Pondering plants and the people who study them.

Why you should hire me (feat. Hamilton)

12/3/2016

2 Comments

 
[Anna writes..] I think I’d really enjoy being a costume designer, Broadway superstar, or Olympic gymnast. Unfortunately, I don’t exactly have the credentials for those positions.
​
Over here in reality, I will soon be “moving out of higher education in search of new challenges and opportunities” (thanks, Jobs on Toast). So I’m currently putting together what should be the most important résumé of my life... and belting the Hamilton soundtrack in my kitchen. As I’m contemplating how to compile my relevant experiences and sell myself, I’ll do what I always do when I need to get my thoughts straight: write a blog post.
​
There’s a million things I haven’t done, just you wait.
​My experience is so much more than “academic,” even though I’ve been hanging around universities for the past 8 years. To make a smooth transition out into the big wide world, I’ll need to master talking about the experiences I’ve had and qualifications I’ve picked up along the way. 

And wow, is Hamilton pumping me up for this post. Let’s do this.
Who is this kid, what’s he gonna do?
First off, let's talk Titan Thunder. The worst thing about my undergrad institution was that it seemed to miss the somewhat magical, dripping-with-school-spirit community that my friends at other schools were reveling in. Our D3 football team was even winning regularly, yet the stands were empty. There was no student section, no pep club, no nothing.

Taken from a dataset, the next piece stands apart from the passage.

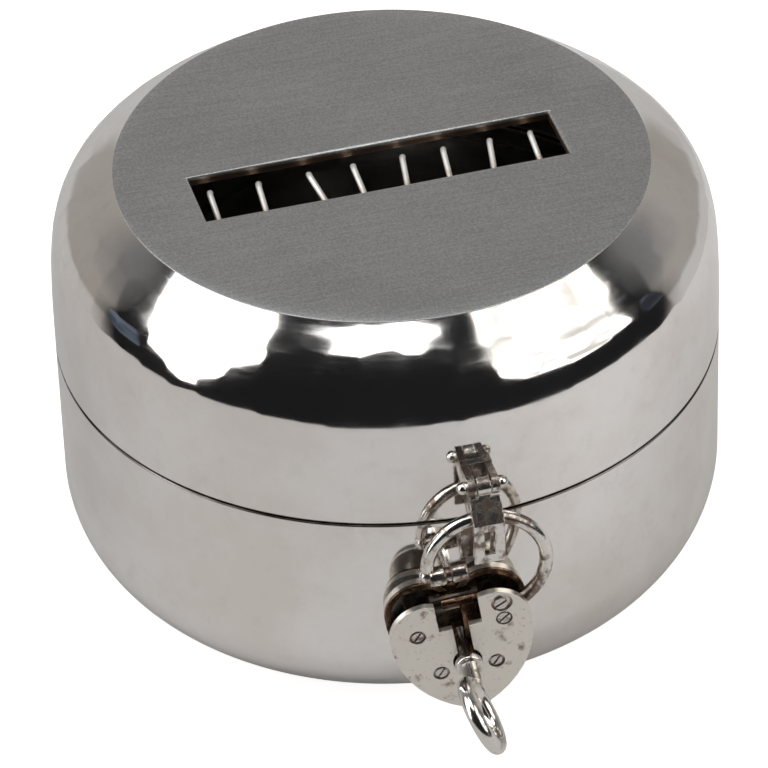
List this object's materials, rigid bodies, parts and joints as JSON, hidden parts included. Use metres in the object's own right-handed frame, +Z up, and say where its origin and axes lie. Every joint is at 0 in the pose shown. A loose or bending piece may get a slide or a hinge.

So I made one.

Over four years, we sold hundreds of t-shirts, painted faces, and made sure as many students as possible owned a green cowbell. Going in, I didn’t know anything about how to run an organization, hold a meeting, design and order merchandise, or coordinate sales. I just did it.
​
Meanwhile I pursued my love of the environment in my studies. I flip-flopped a few times between the sciences and the humanities, not sure if I wanted to be an ecologist doing research or a lawyer or policymaker fighting for the environment on the front lines. As a result, I took every ecology course my school offered, plus a smattering of environmental policy and government classes. I was the first student in my department's history to earn a double concentration (Ecology and Environmental Policy) in the degree. I graduated with the "Outstanding Student in Environmental Studies" award in my pocket. ​I was pumped up and ready to save the environment...
We gotta make an all-out stand.
...With one problem: I was never trained on how to connect with people on environmental issues.  I still thought it only took an explanation of facts to get people on board with saving the Earth. But after working as a Sustainability Educator in the dorms, I discovered how frustrating it was to try to convince people to care about something they didn’t care about (surprising, because I really did get a lot of people to go to football games). Since I was young and naïve, I bailed, determined to spend my time on something I truly excelled at. So I stuck with science, thinking I could simply supply the research that those lawyers and policymakers would use to make their impacts. I’d take care of the data and leave the hard stuff to the professionals.
Are these the men with which I am to defend America?
​Like many aspiring ecologists, I got my start spraying invasive species for a summer. I surveyed and graded untouched natural areas for two more. I started a barn owl nest box program with the local Audubon Society near my school. I wrote and published my first scientific research paper. I had the summer of a lifetime camping around Nevada with a GPS unit and a pair of binoculars, counting birds and plants for the Great Basin Bird Observatory. And then I started grad school.
But Hamilton still wants to fight, not write.
​I had loved exploring new places and getting to know all the organisms that lived there. I didn’t know the difference between ecology and natural history because when I was new to ecology, learning the two was so intertwined that I couldn’t tell the difference. Once grad school showed me that being a good ecologist was 99% experimental design, reading about the same topic again and again, theoretical frameworks, and oh, the statistics… I realized my profound error. I missed the people I had worked with and the adventures we had gone on. I wanted a little more Planet Earth and a little less "Analysis of Ecological Communities."
I have never been satisfied…
​Meanwhile I became the social chair of my department’s grad student organization. So much more than happy hours, I organized field trips to the cider mill, tailgates, and bar crawls for dozens of people. I managed budgets. I reserved spaces. I advertised. I got people there. My “We Drink for Science” page has 100 likes on Facebook. And once a year, I coordinated a university-wide chili cook-off—20 chilis, 200 attendees, a $1500 budget, dozens of volunteers, funding applications, donation solicitations, and more. After four years, I stepped down so that the new social chair could figure things out while I was still around. Now three people form the “social committee” to do what I did solo.
I hear you’ve made yourself indispensable.
​I watched my non-science friends find success in marketing, education, business, and web design. I tried not to be jealous, but I was. As I got deeper into science, I understood more deeply the real-world impact research could have, all the while watching the growing disconnect between scientists, the public eye, and Washington. My own research began to seem minimally important when there was so much science already out there that people didn’t know about, didn’t care about, or didn’t have access to. I continued to serve at my university and in my community in any way I could, just striving to stay sane while I finished the research I had committed myself to. I plugged along, resigned to my fate as just another unhappy graduate student.
So long as you come home at the end of the day, that could be enough.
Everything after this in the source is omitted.